**WHAT TO DO**
Start at the line containing "The OpenSCAD and" and transcribe every line exactly through the end of the records below, and only those lines.

**RECORDS PROVIDED**
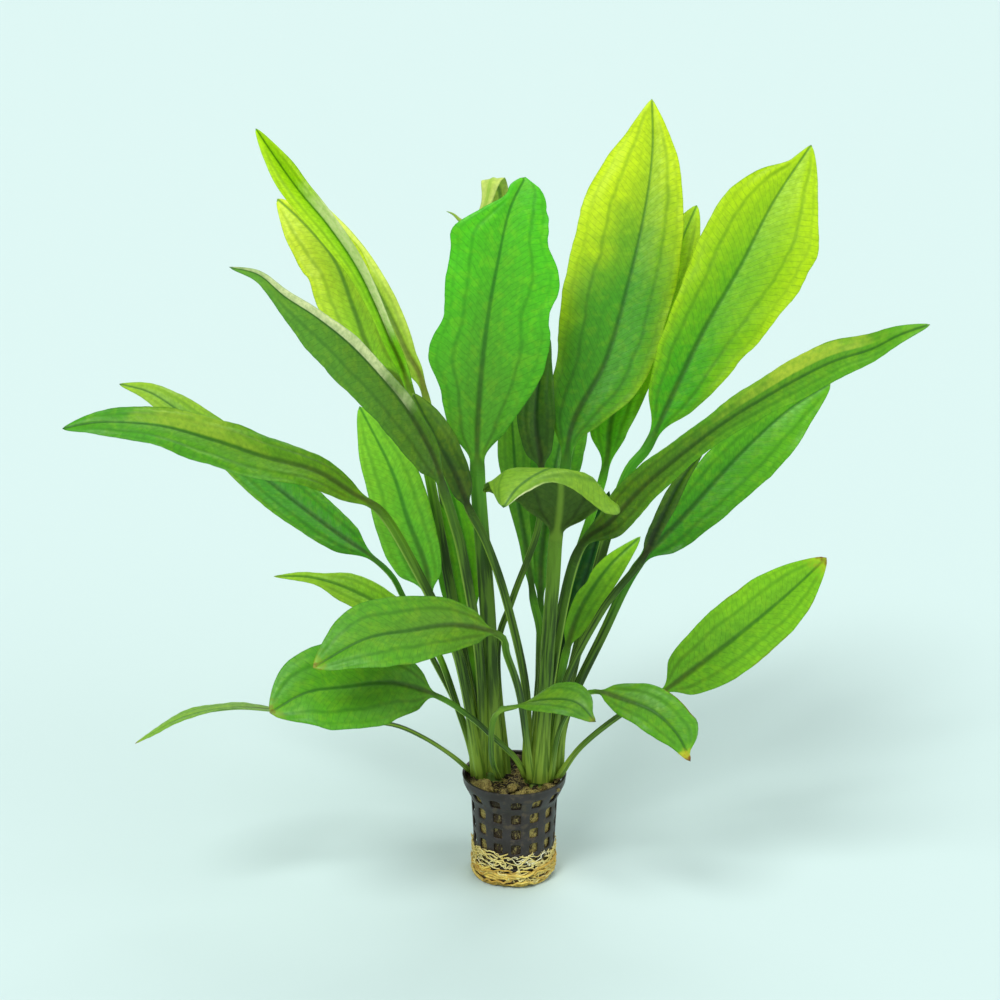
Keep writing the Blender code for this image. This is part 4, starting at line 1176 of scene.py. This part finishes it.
def veined(tree, leaf, at, vein, colour):
    """Darkens the blade at its veins and with painted shade on its lower face, where the midrib is pale."""
    midrib = times(tree, times(tree, vein["Midrib"], 0.85), ease(tree, at.upper, 0.0, 1.0, 0.2, 1.0))
    dark = strongest(tree, midrib, times(tree, vein["Side Veins"], 0.45),
                     times(tree, vein["Cross Veins"], 0.36))
    shade = blend(tree, ease(tree, at.along, 0.05, 0.55), BASE_VEIN_SHADE, VEIN_SHADE)
    colour = blend(tree, dark, colour, shade, "MULTIPLY")
    # Painted shade: the lower face darkens as if turned away from the light
    under = tuple(1.0 - leaf.under * (1.0 - share) for share in UNDER_SHADE)
    colour = blend(tree, at.lower, colour, under, "MULTIPLY")
    return blend(tree, times(tree, times(tree, at.lower, vein["Midrib"]), 0.7), colour, RIB_AND_STALK_HIGHLIGHT)


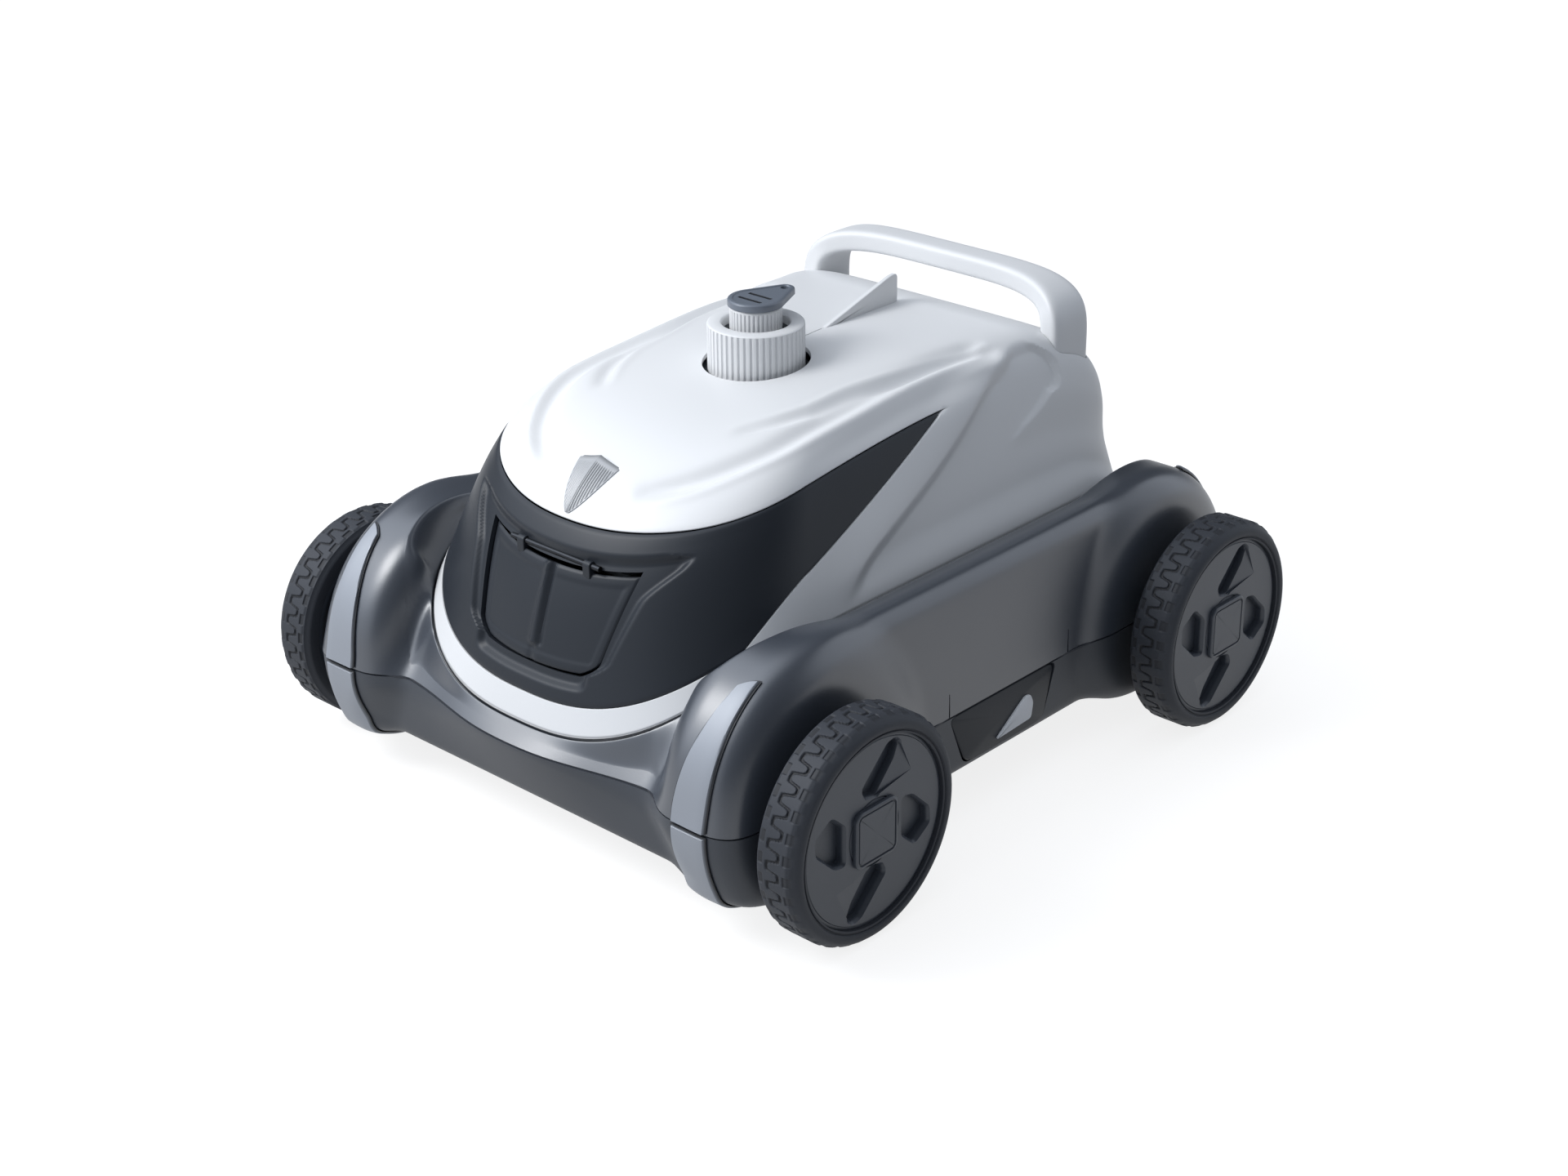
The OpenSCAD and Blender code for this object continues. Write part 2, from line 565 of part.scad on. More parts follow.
// Points of the hoop at angle a, from 0 at the right foot to 180 at the left one.
function hoop_point(a) =
  [handle_half_w * spow(cos(a), 0.4), arch_z + (handle_top_z - bar_t / 2 - arch_z) * spow(sin(a), 0.4)];
function hoop_ring(a) =
  let (c = hoop_point(a), d = hoop_point(min(a + 0.5, 180)) - hoop_point(max(a - 0.5, 0)), t = d / norm(d),
       k = pow(abs(cos(a)), 1.5), wy = bar_w + (foot_w - bar_w) * k, y = bar_y + (foot_y - bar_y) * k,
       th = bar_t + (post_t - bar_t) * k)
  [for (p = handle_section(th, wy)) [c[0] + p[0] * t[1], y + p[1], c[1] - p[0] * t[0]]];
module carry_handle() {
  angles = [0, 1, 4, 9, 16, 25, 35, 45, 55, 65, 74, 82, 90];
  half = [for (a = angles) hoop_ring(a)];
  foot_row = [for (p = handle_section(post_t, foot_w)) [handle_half_w + p[0], foot_y + p[1], handle_foot_z]];
  rest = [for (i = [len(angles) - 2:-1:0]) hoop_ring(180 - angles[i])];
  end_row = [for (p = rest[len(rest) - 1]) [p[0], p[1], handle_foot_z]];
  color(white) difference() {
    cup(concat([foot_row], half, rest, [end_row]));
    at_handle_screws() along_x(screw_r, -10, 3.2, 0, 0);
  }
}
module handle_sockets() {
  for (sx = [-1, 1]) translate([sx * handle_half_w, foot_y, handle_foot_z - 0.6])
    linear_extrude(60) polygon(handle_section(post_t, foot_w, 0.3));
}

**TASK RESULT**
The OpenSCAD and Blender code for this object continues. Write part 2, from line 565 of part.scad on. More parts follow.
// Points of the hoop at angle a, from 0 at the right foot to 180 at the left one.
function hoop_point(a) =
  [handle_half_w * spow(cos(a), 0.4), arch_z + (handle_top_z - bar_t / 2 - arch_z) * spow(sin(a), 0.4)];
function hoop_ring(a) =
  let (c = hoop_point(a), d = hoop_point(min(a + 0.5, 180)) - hoop_point(max(a - 0.5, 0)), t = d / norm(d),
       k = pow(abs(cos(a)), 1.5), wy = bar_w + (foot_w - bar_w) * k, y = bar_y + (foot_y - bar_y) * k,
       th = bar_t + (post_t - bar_t) * k)
  [for (p = handle_section(th, wy)) [c[0] + p[0] * t[1], y + p[1], c[1] - p[0] * t[0]]];
module carry_handle() {
  angles = [0, 1, 4, 9, 16, 25, 35, 45, 55, 65, 74, 82, 90];
  half = [for (a = angles) hoop_ring(a)];
  foot_row = [for (p = handle_section(post_t, foot_w)) [handle_half_w + p[0], foot_y + p[1], handle_foot_z]];
  rest = [for (i = [len(angles) - 2:-1:0]) hoop_ring(180 - angles[i])];
  end_row = [for (p = rest[len(rest) - 1]) [p[0], p[1], handle_foot_z]];
  color(white) difference() {
    cup(concat([foot_row], half, rest, [end_row]));
    at_handle_screws() along_x(screw_r, -10, 3.2, 0, 0);
  }
}
module handle_sockets() {
  for (sx = [-1, 1]) translate([sx * handle_half_w, foot_y, handle_foot_z - 0.6])
    linear_extrude(60) polygon(handle_section(post_t, foot_w, 0.3));
}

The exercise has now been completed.